Attacks on Biblical
Truths
by J. C. Philpot
There is scarcely a truth of divine revelation which has
not been at some time disputed, and against which a whole army of arguments
has not been from some quarter arrayed. Some of these disputants have denied
the very existence of God himself; though one would think that they
had but to cast their eyes upward, and look at the glorious array of
heavenly orbs above, or to view the earth spread as a landscape at their
feet beneath, to convince them that all they beheld, as well as the very
power of vision by which they saw them, must have been created, and must
still be maintained by a divine hand.
Others have denied the necessity and truth of a divine
revelation of the mind and will of God, and have framed a thousand
arguments to disprove the necessity or deny the inspiration of the Holy
Scriptures, though it is self-evident that God being in heaven and we on
earth, he must manifest himself in some way to our minds that we may see,
know, and worship him acceptably.
Others have denied the Deity and eternal Sonship of
the Lord of life and glory, and have found or forged the strongest
levers that the subtlety of human reason could devise to uptear the very
foundation of the faith, hope, and love of the church of God. To degrade the
Son of God from his eternal birthright, and to spoil the members of his
mystical body of all that they have and are by virtue of their union with
him has been with some as much a labor of enmity as to exalt and magnify him
is with others a labor of love.
Others have fought almost with the malice of demons
against those eternal transactions of covenant love whereby the elect
were blessed with all spiritual blessings in their glorious Head, and have
sought to snatch the reins of the government of the world, out of the hands
of the King of kings and the Lord of lords, that they might commit them to
the blind, three-headed idol, Luck, Chance, and Fortune, and thus reduce all
events to that chaos of confusion, that wild and desolate region of
uncertainties in which their own dark minds wander in endless mazes lost.
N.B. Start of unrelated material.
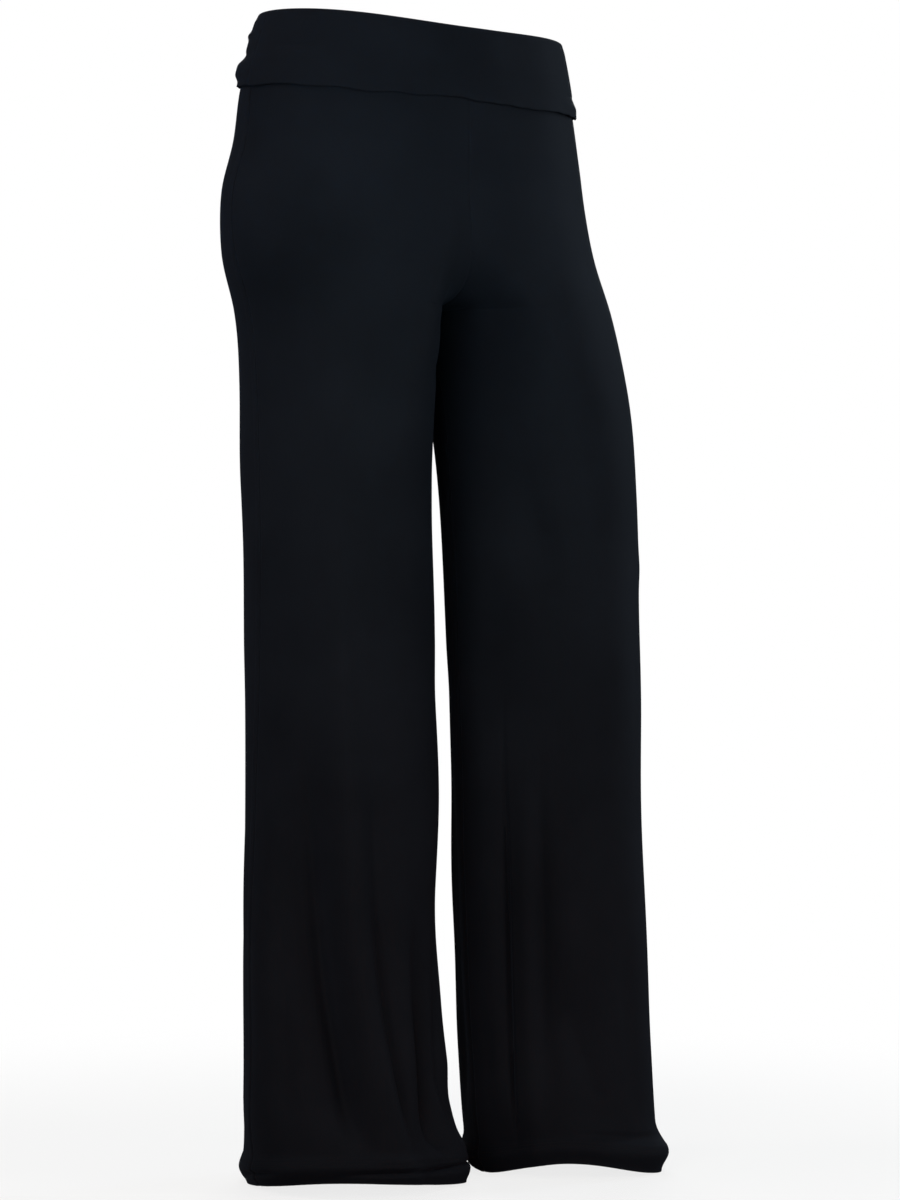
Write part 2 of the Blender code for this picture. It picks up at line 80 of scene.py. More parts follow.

In all these daring attacks, these vigorous and unceasing
onslaughts upon truth, one circumstance would be almost amusing, were it not
a spectacle too sad to create a smile—and that is the pleasing
self-satisfaction which the various assailants enjoy in their own breasts of
the triumphant nature of their attacks. Half a century ago, thousands of
people in France were taught to believe that the battle of Trafalgar was, on
the part of the French navy, a glorious victory; and hundreds of thousands
now believe that the invasion and conquest of England might be achieved in a
single day and by a single battle. But England still sits as Queen of the
Isles, in spite of foreign boastings, and will, we trust, with God's
blessing, long so sit, in spite of foreign attacks.
So TRUTH is not to be beaten down by books and pamphlets.
She may be invaded, assaulted, attacked, and self-applauding writers may
persuade themselves that they have given her the finishing stroke; but she
lives, and ever will live, for he who is himself "the Truth," as well as
"the Way and the Life," maintains her by his own almighty power, and
sustains her by his own invincible grace.
The ordinances of God's house we do not put on the
same exalted level with those truths relating to the eternal Sonship of
Jesus which we have been lately defending in our pages. The salvation of the
church is not wrapped up in its ordinances, nor are they what the Church of
England, adopting a Romish name as well as a Romish doctrine, calls
"sacraments generally necessary for salvation." Baptism and the
Lord's Supper are not saving ordinances, and therefore do not stand in
the same commanding position as the Person of the Son of God, his atoning
blood, justifying obedience, and finished work. None interested in the
atoning blood and finished work of the Lord the Lamb can perish; but a man
may be baptized, as was Simon Magus, and perish in the "gall of bitterness
and the bond of iniquity;" or may not be baptized in water, like the dying
thief, and yet be with Jesus in paradise.
Nor do we put on the same level those who deny or dispute
the nature or mode of baptism with those who deny or dispute the grand
foundation truths of our most holy faith. Good men and great men too—men
eminently taught of God and abundantly blessed to the church of Christ, such
as Toplady, Romaine, and Hawker, in the Establishment—and Huntington,
Brooke, and Jenkins, out of it, did not see, much less practice, baptism as
we see and hold it. But though we cannot follow them where we believe they
did not follow the Lord, and think they were on this point erroneous or
deficient, we do not the less esteem or love them for the grace of God
manifested in them.
Still we cannot and must not part with any portion of
revealed truth because great and good men did not hold it; nor because we
see with them eye to eye, and feel heart to heart upon nine-tenths of divine
truth, must we sacrifice or relinquish the remaining tenth, because upon
that point we are compelled to differ. It is required in stewards that a man
be found faithful; and if baptism, as we see and practice it, has been
manifested to our conscience as an ordinance of the Lord Jesus Christ, we
should be unfaithful to him and unfaithful to our own conscience, if we did
not, when necessary, defend as well as observe it.